• **Your goal**
Extract, unchanged, every line from the top of the material below through the line with "tyres: a crowned", and no more.

• **Excerpted data**
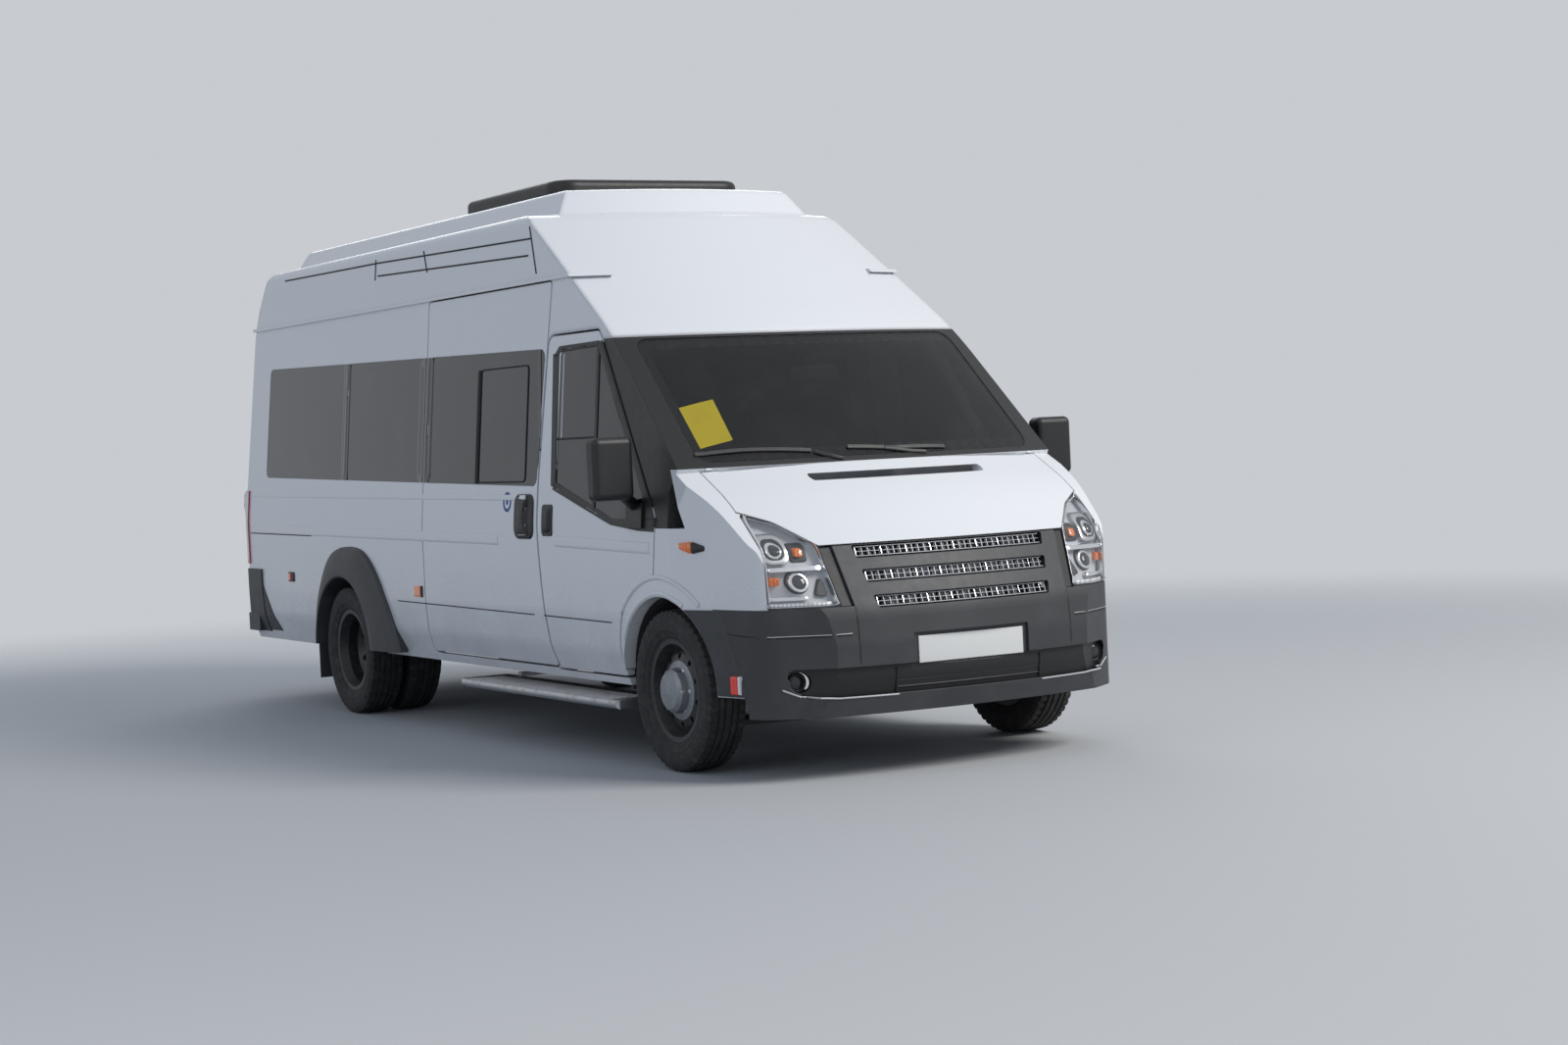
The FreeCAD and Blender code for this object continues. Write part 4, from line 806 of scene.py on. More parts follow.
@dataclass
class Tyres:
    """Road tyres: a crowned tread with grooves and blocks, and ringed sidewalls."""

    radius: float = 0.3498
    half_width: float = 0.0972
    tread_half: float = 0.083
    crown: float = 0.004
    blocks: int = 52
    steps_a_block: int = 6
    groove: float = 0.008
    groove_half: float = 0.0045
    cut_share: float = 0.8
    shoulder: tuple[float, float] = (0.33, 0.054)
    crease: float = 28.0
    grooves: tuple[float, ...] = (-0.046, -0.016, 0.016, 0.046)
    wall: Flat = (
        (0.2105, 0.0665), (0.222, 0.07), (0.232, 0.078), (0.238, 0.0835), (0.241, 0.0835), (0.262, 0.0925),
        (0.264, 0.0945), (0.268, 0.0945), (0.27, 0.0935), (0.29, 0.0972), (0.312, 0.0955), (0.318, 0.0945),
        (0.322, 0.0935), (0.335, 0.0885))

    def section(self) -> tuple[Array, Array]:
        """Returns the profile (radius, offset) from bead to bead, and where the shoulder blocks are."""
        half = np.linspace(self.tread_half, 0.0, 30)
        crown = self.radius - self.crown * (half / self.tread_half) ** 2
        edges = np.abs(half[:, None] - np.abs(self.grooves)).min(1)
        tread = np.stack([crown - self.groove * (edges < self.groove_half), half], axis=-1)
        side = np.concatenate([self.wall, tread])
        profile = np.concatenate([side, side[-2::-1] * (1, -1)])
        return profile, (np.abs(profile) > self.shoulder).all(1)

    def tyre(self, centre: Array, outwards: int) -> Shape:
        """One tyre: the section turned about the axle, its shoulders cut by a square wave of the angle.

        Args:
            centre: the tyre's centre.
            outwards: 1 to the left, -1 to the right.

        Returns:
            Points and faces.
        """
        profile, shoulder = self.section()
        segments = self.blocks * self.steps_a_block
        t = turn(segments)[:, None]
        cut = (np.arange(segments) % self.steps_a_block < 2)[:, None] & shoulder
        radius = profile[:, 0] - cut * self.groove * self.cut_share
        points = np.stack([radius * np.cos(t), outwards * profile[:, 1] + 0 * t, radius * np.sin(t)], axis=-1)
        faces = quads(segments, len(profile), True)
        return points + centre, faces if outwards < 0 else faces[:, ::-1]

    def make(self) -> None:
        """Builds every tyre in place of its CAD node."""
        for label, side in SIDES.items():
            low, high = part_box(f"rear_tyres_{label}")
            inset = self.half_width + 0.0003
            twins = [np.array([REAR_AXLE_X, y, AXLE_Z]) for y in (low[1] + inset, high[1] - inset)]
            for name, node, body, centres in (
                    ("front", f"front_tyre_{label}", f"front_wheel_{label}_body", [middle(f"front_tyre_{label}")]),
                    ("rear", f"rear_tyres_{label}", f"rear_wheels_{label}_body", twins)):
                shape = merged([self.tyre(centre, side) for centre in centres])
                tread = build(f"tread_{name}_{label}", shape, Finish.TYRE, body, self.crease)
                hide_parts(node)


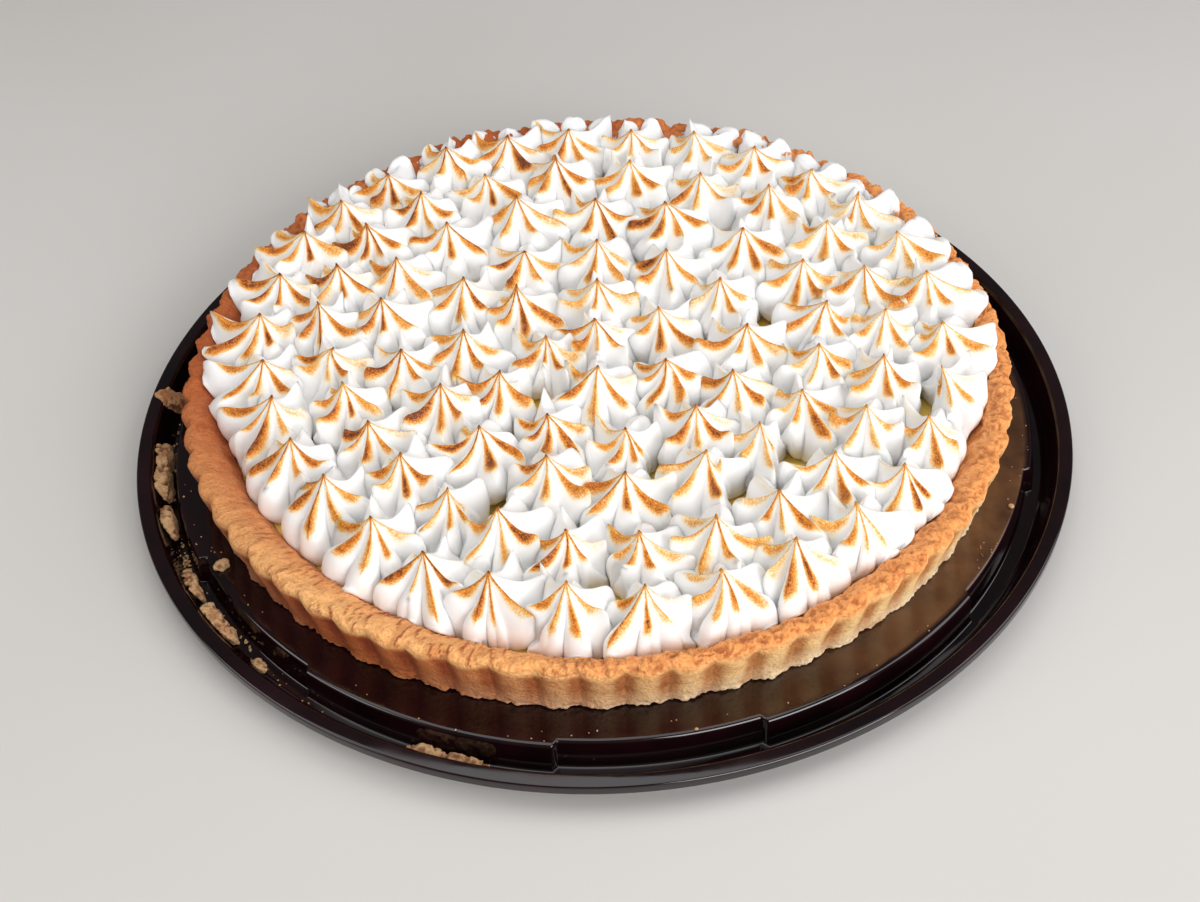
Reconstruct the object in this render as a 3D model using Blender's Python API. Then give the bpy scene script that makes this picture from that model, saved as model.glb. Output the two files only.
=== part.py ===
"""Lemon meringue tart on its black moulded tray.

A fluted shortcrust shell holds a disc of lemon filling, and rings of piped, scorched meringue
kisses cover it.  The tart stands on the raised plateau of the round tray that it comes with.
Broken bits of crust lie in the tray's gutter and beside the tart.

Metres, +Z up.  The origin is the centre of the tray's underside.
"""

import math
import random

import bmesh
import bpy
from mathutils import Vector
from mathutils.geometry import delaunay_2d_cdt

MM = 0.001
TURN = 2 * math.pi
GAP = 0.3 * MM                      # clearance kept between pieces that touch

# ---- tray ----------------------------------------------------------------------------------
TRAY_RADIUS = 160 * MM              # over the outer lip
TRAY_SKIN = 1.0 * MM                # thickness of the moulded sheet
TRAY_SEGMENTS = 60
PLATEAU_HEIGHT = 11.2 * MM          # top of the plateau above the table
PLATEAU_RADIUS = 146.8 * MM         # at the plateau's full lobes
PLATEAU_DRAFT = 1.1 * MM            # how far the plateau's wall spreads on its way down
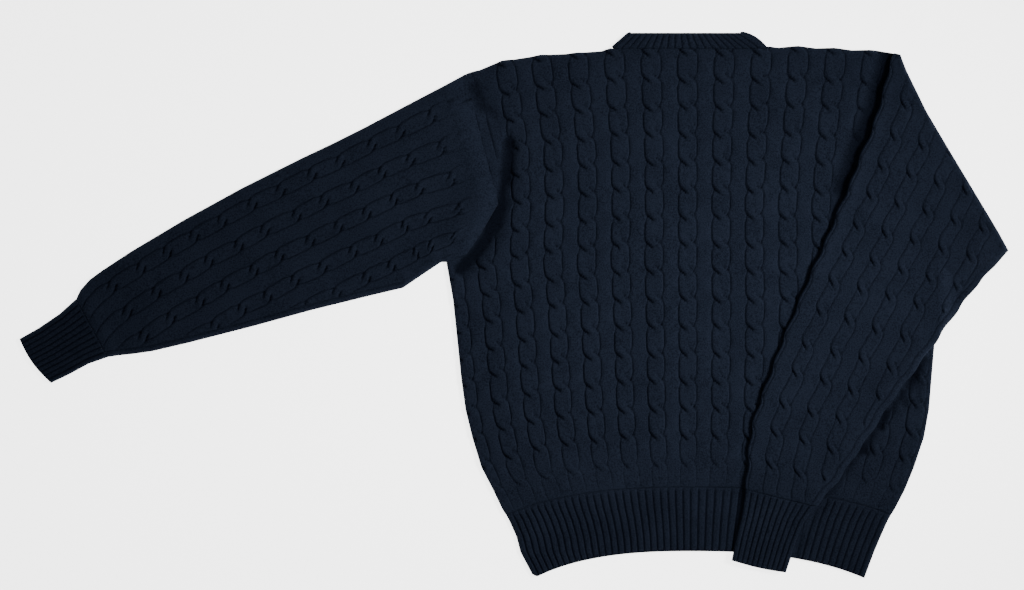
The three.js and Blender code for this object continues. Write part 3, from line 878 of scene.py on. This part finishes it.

• **Response**
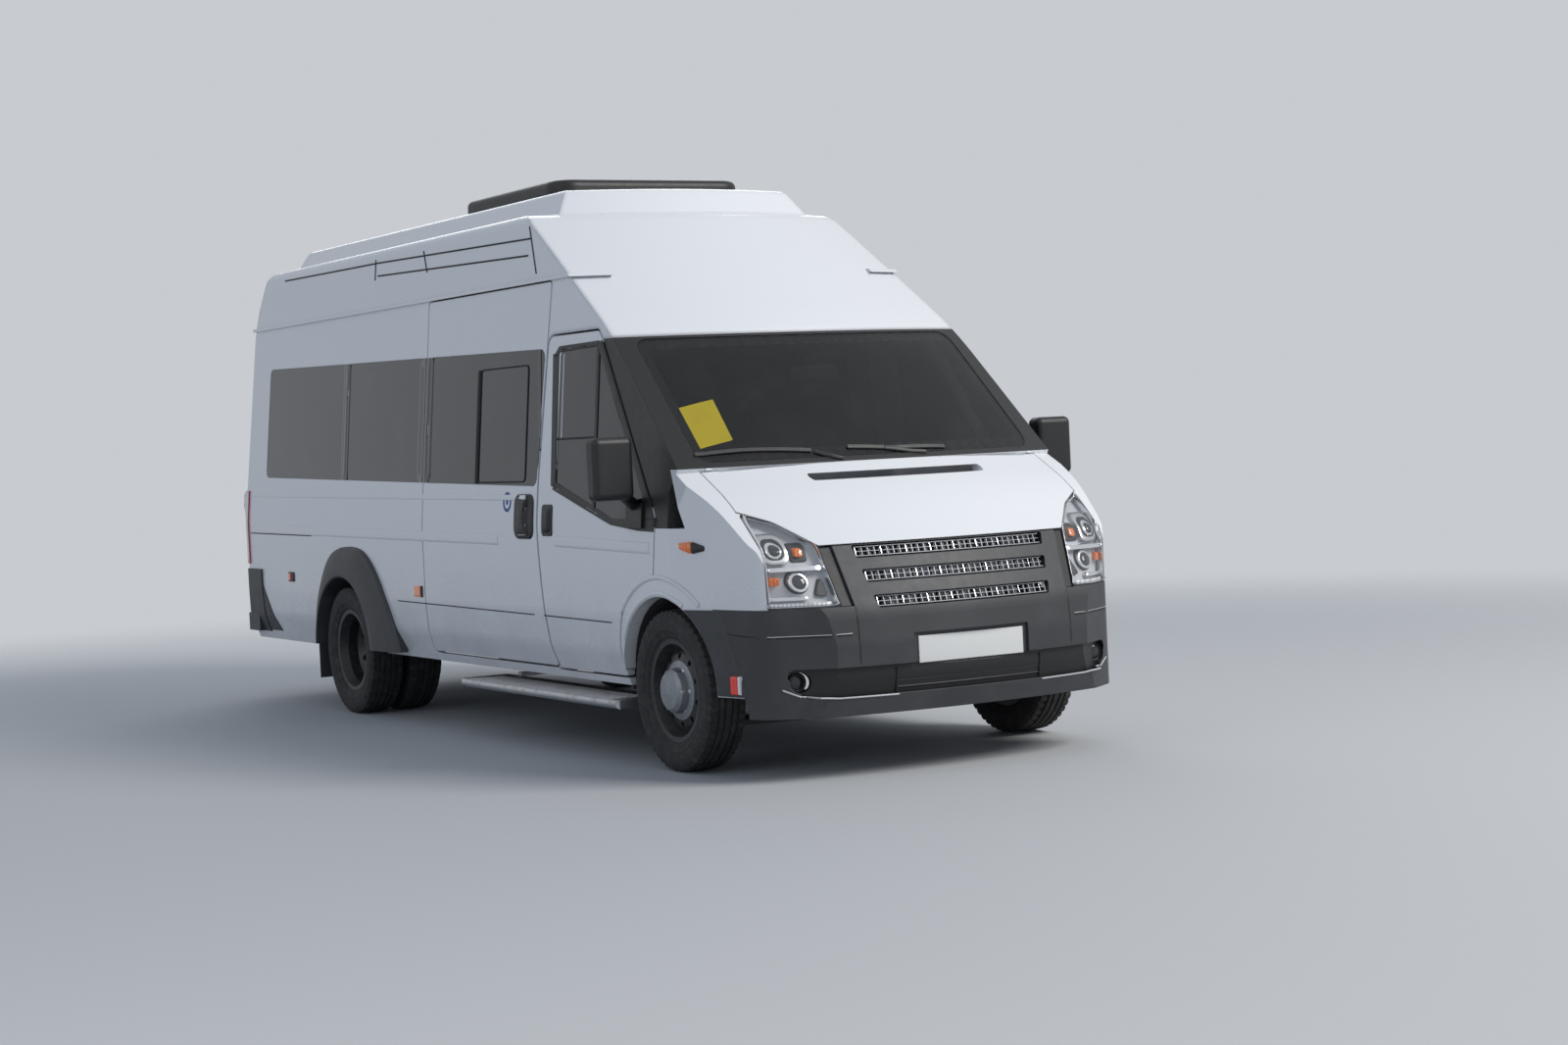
The FreeCAD and Blender code for this object continues. Write part 4, from line 806 of scene.py on. More parts follow.
@dataclass
class Tyres:
    """Road tyres: a crowned tread with grooves and blocks, and ringed sidewalls."""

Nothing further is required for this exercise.